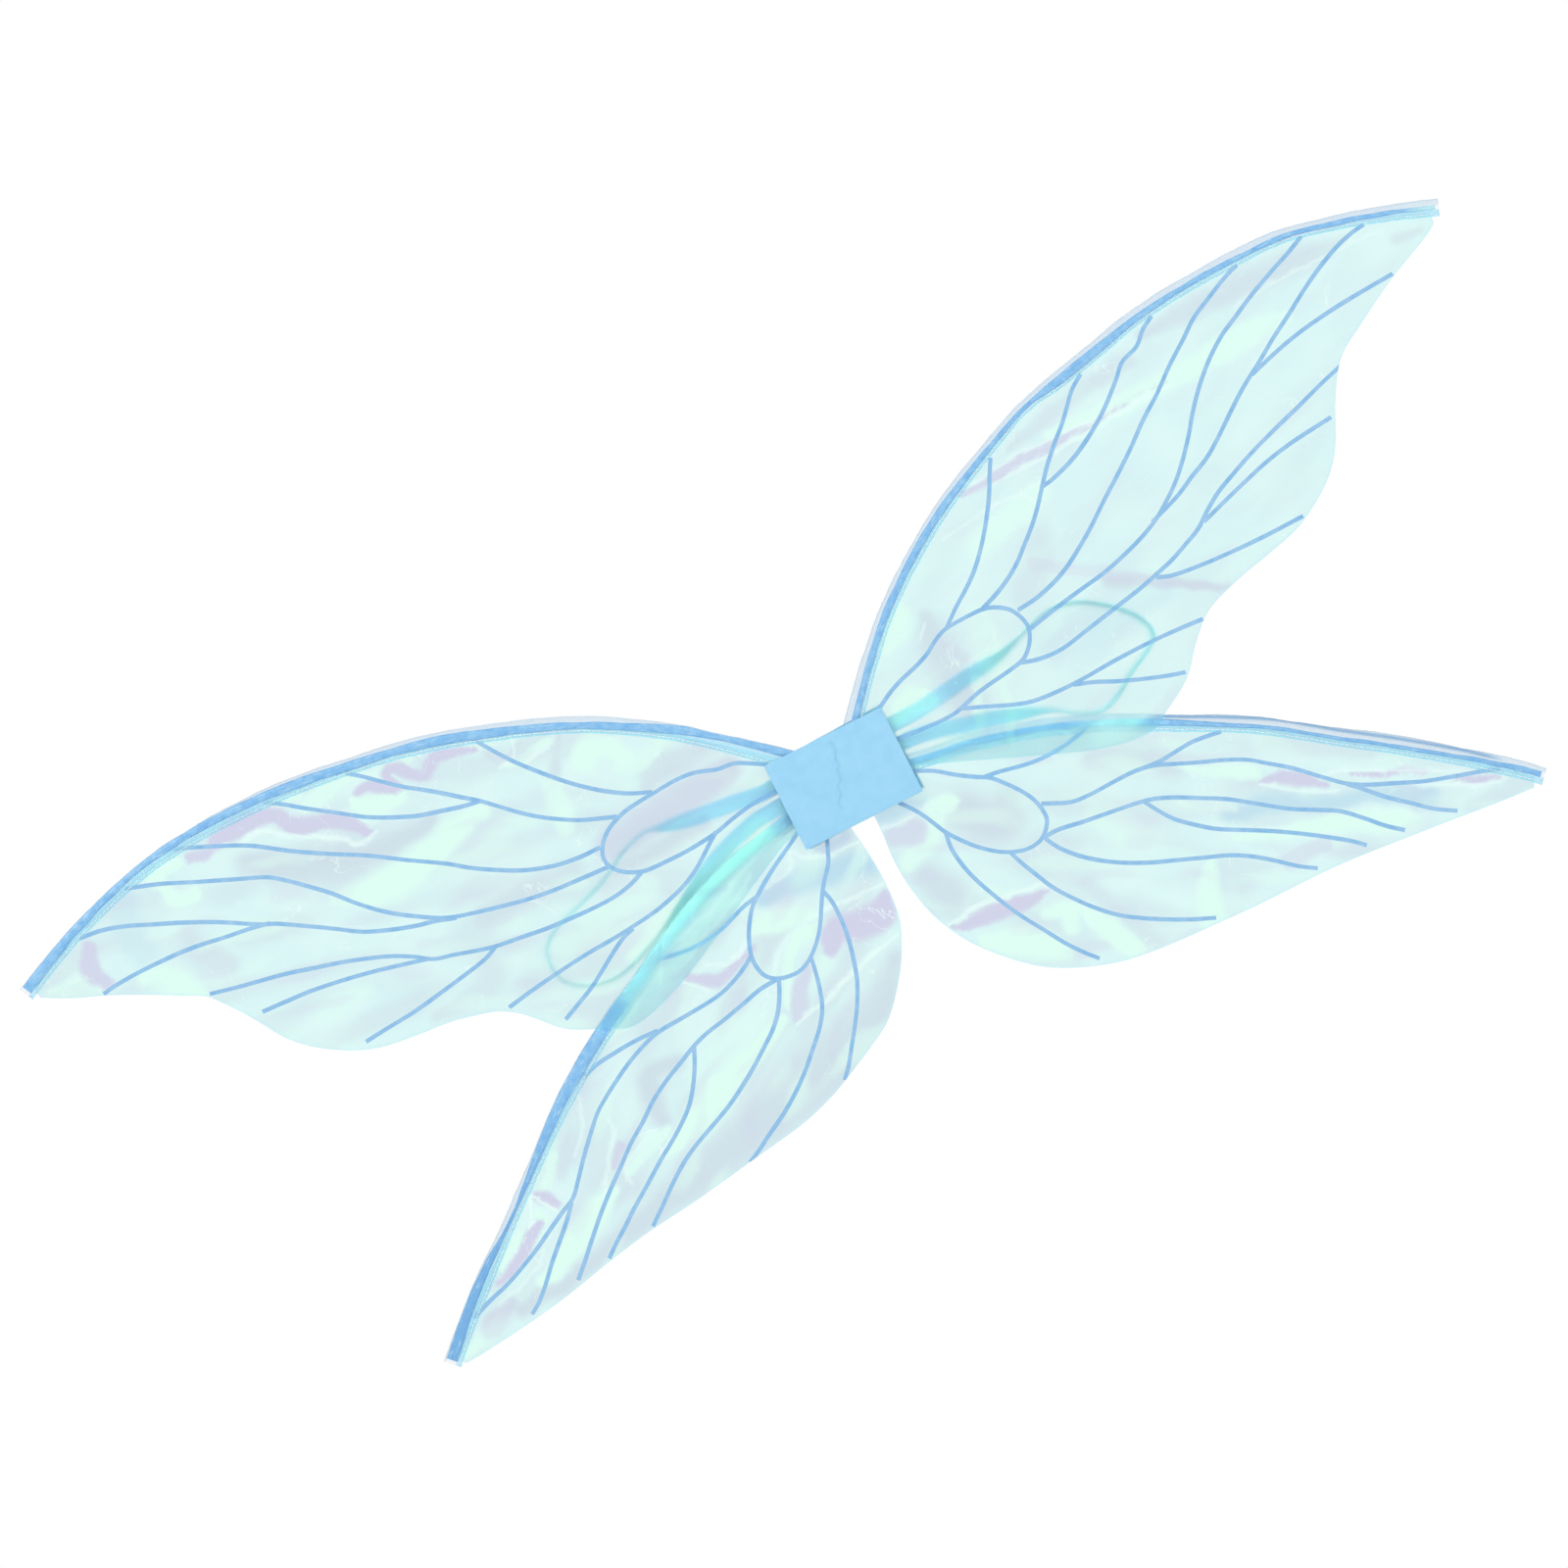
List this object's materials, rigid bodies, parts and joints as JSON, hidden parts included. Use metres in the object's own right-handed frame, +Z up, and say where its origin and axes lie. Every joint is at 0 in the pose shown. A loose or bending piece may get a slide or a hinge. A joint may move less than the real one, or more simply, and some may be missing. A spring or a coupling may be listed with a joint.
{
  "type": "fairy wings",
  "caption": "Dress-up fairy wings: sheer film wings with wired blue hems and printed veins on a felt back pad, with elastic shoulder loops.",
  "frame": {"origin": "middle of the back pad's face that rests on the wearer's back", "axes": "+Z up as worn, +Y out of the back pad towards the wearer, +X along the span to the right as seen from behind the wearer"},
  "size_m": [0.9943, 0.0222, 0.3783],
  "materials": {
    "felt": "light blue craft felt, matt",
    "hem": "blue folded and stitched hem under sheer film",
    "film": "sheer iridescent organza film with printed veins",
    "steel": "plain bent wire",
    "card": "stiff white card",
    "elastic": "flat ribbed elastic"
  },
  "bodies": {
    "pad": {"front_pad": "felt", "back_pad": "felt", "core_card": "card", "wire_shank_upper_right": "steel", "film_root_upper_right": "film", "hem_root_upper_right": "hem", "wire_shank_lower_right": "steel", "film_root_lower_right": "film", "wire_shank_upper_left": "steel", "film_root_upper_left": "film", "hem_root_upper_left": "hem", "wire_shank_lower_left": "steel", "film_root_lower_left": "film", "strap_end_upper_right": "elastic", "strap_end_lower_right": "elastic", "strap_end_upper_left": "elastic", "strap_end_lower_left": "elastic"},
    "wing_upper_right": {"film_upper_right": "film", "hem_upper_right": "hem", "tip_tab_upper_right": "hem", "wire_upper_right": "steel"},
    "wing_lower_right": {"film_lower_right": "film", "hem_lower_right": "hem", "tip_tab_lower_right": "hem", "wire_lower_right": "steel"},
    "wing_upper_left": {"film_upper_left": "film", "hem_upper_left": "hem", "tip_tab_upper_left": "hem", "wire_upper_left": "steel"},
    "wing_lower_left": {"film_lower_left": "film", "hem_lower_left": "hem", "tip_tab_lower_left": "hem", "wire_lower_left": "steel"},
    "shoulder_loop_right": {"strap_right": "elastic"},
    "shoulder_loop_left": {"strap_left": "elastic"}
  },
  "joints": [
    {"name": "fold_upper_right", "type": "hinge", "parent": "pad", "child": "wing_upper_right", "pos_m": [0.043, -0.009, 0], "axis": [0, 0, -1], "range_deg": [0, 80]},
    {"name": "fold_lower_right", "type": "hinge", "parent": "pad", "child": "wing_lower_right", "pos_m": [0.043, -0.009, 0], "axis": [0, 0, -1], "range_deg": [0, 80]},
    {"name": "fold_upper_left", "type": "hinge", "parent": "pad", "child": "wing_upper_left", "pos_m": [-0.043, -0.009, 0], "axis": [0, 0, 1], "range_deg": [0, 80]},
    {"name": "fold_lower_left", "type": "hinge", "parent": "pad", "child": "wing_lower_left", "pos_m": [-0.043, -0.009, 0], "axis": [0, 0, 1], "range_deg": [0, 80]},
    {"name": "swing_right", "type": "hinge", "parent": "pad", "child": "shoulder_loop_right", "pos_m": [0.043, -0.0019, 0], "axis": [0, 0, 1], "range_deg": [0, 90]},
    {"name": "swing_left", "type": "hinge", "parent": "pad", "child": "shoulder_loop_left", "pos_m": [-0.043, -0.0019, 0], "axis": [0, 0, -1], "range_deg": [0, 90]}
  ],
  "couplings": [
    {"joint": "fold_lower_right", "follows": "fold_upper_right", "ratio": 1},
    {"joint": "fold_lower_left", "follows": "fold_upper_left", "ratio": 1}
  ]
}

▶ **Exercise requirements**: Gather every line from the listing above in which the word "axes" appears.

▶ **Task solution**:
List this object's materials, rigid bodies, parts and joints as JSON, hidden parts included. Use metres in the object's own right-handed frame, +Z up, and say where its origin and axes lie. Every joint is at 0 in the pose shown. A loose or bending piece may get a slide or a hinge. A joint may move less than the real one, or more simply, and some may be missing. A spring or a coupling may be listed with a joint.
  "frame": {"origin": "middle of the back pad's face that rests on the wearer's back", "axes": "+Z up as worn, +Y out of the back pad towards the wearer, +X along the span to the right as seen from behind the wearer"},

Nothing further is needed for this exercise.